Wednesday, May 27, 2009
Nuggets Give Game Away in Fourth
One of the things that defines a championship-caliber team is its ability to close out a game in the fourth quarter. From what we saw here tonight, the Denver Nuggets just don't seem to have it.
A tie game at 76-all after three quarters, the Nuggets suddenly let the wheels fly off, allowing the Los Angeles Lakers to put them away within the first six minutes of the fourth. They'd been sloppy all game, but lucked out, and had managed to lead most of the game. Things like this happen when the only guy on your team hitting a field goal for eight minutes is Linas Kleiza.
If anyone caught the live blog, I was puzzled while watching the Nuggets at numerous points, especially in the final quarter. The aforementioned Kleiza was the only guy taking legitimate shots from the 12-minute mark up until there were about four minutes remaining. Carmelo Anthony was refusing to take shots, besides off balance leaners while in double coverage. Chauncey Billups relegated himself to hail mary three point attempts. Kenyon Martin decided he was a jump shooter. I can't even recall a shot attempt by Dahntay Jones or Birdman. JR Smith chucked up one three. Nene, before fouling out, was about as effective as a corpse on the floor. Why, with all of these stars, and significant role players on the court, do you not run plays for them?

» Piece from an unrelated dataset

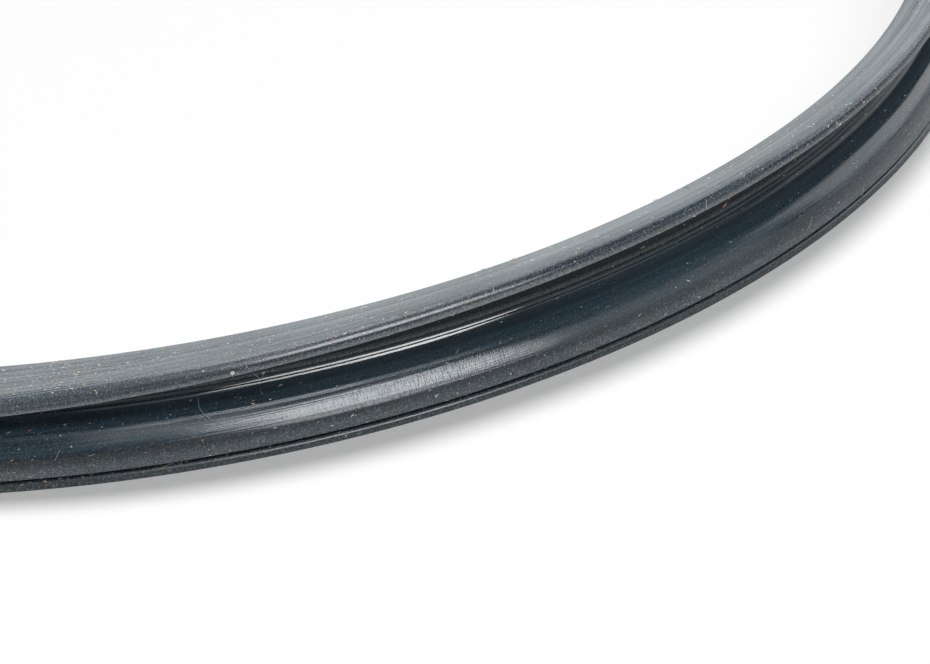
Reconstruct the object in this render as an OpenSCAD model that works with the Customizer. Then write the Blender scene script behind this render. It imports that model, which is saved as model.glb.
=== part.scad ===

Does the blame go towards coach George Karl? Karl has been part of multiple teams that choked mightily, namely all of the Denver teams he's coached that could have achieved so much more, as well as the 1993-94 Seattle team that lost to an 8-seed in the first round, and the 2000-01 Milwaukee Bucks who could have, and probably should have played in the Finals. We don't know what was going on in the huddle throughout the fourth quarter tonight, but based on the sound clips I heard with about three minutes to go- "You guys are fine!"- something tells me the playcalling was less than superb. Use the players you have on the court to make things happen. Use their respective skills to get results from them individually, which leads to collective success. Players were out of their elements, and their roles on the court, and that, in part, is why they lost.
Of course, Denver also was not the only team on the floor. For all of the terrible turnovers by Denver (14 in all), a lot were a product of some great defense by the Lakers. What drives me nuts about this fact though is that the Nuggets beat L.A. on the boards (43-42), in steals (11-5), and had one less turnover (14-15), yet still could not capitalize. Regardless of how much I lambasted him throughout the game for his inability to shoot free throws (still true, by the way), Lamar Odom still had one hell of a game. Odom scored 19 points, grabbed 14 boards, and had four of the team's 12 blocks. His presence is critical to the Lakers' press on inbound passes late in games, and without him, maybe the Nuggets get back into this one in the closing minutes. Both Odom and Kobe Bryant made their presences felt in this game, and without a Denver star showing up to neutral one or both, the Lakers will take this series.
Now the Nuggets are in quite a hole here going into Game Six. They're playing shoddy defense, and allowing the Lakers to penetrate on every possession. They're ignoring their stars, and instead allowing role players to decide their fate. They're forgetting their respective roles on the court, and instead, are just chucking the ball at the net in the hopes it goes in. If they want to win this series, they're going to have to reverse that. The Nuggets are a faster, more athletic team than the Lakers. Use that to your advantage. Denver's at its best when they are pushing the ball down the court and scoring on breaks. If you play the type of ball that L.A. wants you to, you will lose. The Lakers will use the entire shot clock every possession and grind the game to a halt if you let them. Carmelo sometimes seems to know his role as one of the superstars on this team, but he still needs to embrace that more with the game in the balance. Billups, on the other hand, needs to be more aware of his role as a point guard, and only take smart shots (unlike the threes he was tossing up at will late in tonight's game).
For the Lakers, if they do what they did tonight, they could still lose Game Six. Though they still won, they made a ton of errors that would have come back to haunt them had Denver been more focused. Kobe and a interchangeable spare part of Pau Gasol/Andrew Bynum/Odom can carry this team in a game like this, but at least three players need to step up if they expect to beat Denver on the road again. On the bright side, however, this game also proved that the team can win without Kobe putting up 35 points, something the Cavs have yet to prove this round when it comes to LeBron. The way the Lakers are playing late in games, it's hard for me to see them losing this series, but I do think we're headed back to Los Angeles for a Game Seven. At least I hope so.